Across securities services, he became the fund’s key decision maker and much of his time was spent conducting due diligence visits, selecting providers and negotiating legal and service level agreements. Ultimately though, he had to convince individuals further up the chain - ADIA’s Investment Committee – to follow his judgement. 

“It wasn’t always easy,” he told Global Investor/ISF. “AIDA was and indeed remains a highly conservative long-term player. Securities lending, for example, was talked about from the moment I joined but took years to get off the ground.”

In 1999, three years into Datta’s second stint at the sovereign, ADIA decided to create a dedicated operations department. Fortunately for Datta, an individual with an investment background became executive director of the department and moved into the unit to accompany him. The pair then raised the topic of securities lending again.

“Eventually we began to lend fixed income securities before moving to equities” he explained. “It was a long, gradual journey.  All of our lending was conducted through agents, never on a principle basis. That remains true today.”

Ultimately the balance sheet strength of the agent banks was crucial to ADIA’s Investment Committee engaging in the idea of stock loan in the first place. Primarily, Datta’s selection process involved a financial assessment of the bidders before he even considered a closer inspection of how each agent ran their lending desk. Once a decision was made, he gave complete independence to lending agents as long as they stuck to guidelines.

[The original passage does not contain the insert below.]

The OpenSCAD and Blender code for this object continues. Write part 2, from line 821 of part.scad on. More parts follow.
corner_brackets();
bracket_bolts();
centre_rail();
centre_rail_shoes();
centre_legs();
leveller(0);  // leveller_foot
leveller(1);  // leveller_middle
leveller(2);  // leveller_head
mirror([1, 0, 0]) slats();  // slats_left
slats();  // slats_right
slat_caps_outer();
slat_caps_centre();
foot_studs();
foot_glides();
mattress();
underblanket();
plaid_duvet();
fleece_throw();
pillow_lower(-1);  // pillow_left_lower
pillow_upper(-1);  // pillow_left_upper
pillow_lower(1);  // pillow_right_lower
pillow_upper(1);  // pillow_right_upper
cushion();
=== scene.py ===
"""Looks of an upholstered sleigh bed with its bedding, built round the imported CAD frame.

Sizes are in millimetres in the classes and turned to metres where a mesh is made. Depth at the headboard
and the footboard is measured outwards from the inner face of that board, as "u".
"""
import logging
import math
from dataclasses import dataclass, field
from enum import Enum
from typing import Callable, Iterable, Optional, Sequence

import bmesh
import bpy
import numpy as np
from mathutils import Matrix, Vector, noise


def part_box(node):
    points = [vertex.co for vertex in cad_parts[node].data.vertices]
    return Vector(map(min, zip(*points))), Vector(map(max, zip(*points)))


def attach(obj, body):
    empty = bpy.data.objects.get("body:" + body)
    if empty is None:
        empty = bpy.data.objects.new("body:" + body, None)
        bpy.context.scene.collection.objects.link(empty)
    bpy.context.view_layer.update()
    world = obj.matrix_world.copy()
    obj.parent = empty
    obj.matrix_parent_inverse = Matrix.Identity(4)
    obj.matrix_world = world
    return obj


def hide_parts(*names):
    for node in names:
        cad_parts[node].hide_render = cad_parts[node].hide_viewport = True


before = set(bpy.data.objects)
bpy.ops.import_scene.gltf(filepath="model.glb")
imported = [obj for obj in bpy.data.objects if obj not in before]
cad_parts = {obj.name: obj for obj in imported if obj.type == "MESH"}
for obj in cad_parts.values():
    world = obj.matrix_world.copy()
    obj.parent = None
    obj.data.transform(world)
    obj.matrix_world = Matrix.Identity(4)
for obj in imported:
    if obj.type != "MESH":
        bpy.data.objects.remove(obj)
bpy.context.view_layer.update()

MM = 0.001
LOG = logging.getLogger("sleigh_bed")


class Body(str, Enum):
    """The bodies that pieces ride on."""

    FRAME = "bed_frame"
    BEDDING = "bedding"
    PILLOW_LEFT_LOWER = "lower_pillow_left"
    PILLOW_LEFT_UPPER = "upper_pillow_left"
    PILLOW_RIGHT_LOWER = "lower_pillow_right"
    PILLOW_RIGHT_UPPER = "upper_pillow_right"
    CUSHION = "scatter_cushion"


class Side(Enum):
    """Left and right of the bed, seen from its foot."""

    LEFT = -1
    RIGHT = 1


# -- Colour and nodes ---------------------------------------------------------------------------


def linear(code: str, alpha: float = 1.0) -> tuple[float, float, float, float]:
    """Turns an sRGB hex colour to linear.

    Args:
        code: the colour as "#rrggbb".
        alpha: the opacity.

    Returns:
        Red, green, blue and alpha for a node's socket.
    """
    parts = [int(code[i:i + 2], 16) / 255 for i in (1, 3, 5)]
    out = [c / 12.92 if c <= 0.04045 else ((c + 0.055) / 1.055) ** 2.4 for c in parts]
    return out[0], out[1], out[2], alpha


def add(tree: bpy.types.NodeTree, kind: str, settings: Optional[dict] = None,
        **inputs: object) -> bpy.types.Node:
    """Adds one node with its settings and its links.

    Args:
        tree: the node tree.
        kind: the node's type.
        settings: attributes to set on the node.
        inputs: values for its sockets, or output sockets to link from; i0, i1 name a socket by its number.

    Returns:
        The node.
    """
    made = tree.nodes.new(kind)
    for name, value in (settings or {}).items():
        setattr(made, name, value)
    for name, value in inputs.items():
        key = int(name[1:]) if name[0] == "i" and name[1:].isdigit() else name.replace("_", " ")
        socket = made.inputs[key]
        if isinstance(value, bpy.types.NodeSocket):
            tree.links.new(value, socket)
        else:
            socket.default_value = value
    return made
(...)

For the next eight years the sovereign continued its securities lending program earning substantial income in the process. Datta and his team focused on bench marking performance and carefully monitoring risk. The fund celebrated its most profitable year from stock loan in 2007, before the financial crisis ensued and lending came to a halt.

“Securities lending operations ceased for a couple of years,” Datta recalls. “However, we never lost a dime from securities lending during the crisis. It turned out to be a proud moment in my career. Looking back though, I can’t thank ADIA’s investment committee enough.”

Taking on extra risk to secure an additional basis point was never an option for Datta and ADIA’s lending agent. Crucially, those on the fund’s investment committee were very particular when it came to cash reinvestment. Indemnity was in place against borrowers along with strict guidelines on collateral.

In 2010, ADIA restarted its securities lending program using multiple agents. By that time, Datta said awareness of securities lending had dramatically improved. Moreover, people began to appreciate the idea of indemnifying cash reinvestment. “That’s been a huge shift,” he said.

Despite awareness improving, Datta reckons the industry still has a job to do to educate the mainstream media.

“With all due respect to reporters, much of the media missed how big the securities lending market was at the time of the crisis. Short selling, for example, was and probably still is viewed as the one of the main culprits, but it’s important to remember that it’s only one component of lending.”

Now, Datta reckons the practice of loaning out stocks and bonds has become crucial part of the financial system, particularly when it comes to liquidity. 

Last year a BNY Mellon study found that sovereign wealth funds are looking to expand their use of securities lending to grow returns, reduce costs and mitigate some of the threat to global liquidity that market participants are facing from regulations. The survey found most expect to earn an additional return of five to eight basis points from doing so.

“I don’t think that amount of return is achievable,” Datta said, commenting on the study. “Moreover, you have to think about demand. If all sovereigns are ready to lending the supply would be there, but what about demand? It would have to increase substantially.

Having dealt with and lent through virtually every major lending agent over the years, including JP Morgan, State Street, BNY Mellon and Deutsche Bank, RBC, and Northern Trust, Datta moved back to Toronto last year and is now offering his unique buy-side perspective on stock loan and custody as a consultant.

“Over the years, I have had the chance to see various service providers. I know what I like and don’t like about their service model. Hopefully my experience can help North American mutual funds, endowments and pension funds with their decisions.” He is offering his consulting and advisory services through SL&C Consulting Inc.

Datta will deliver the opening address at the IMN’s 23rd Annual Beneficial Owners’ International Securities Finance & Collateral Management Conference in Florida on February 1.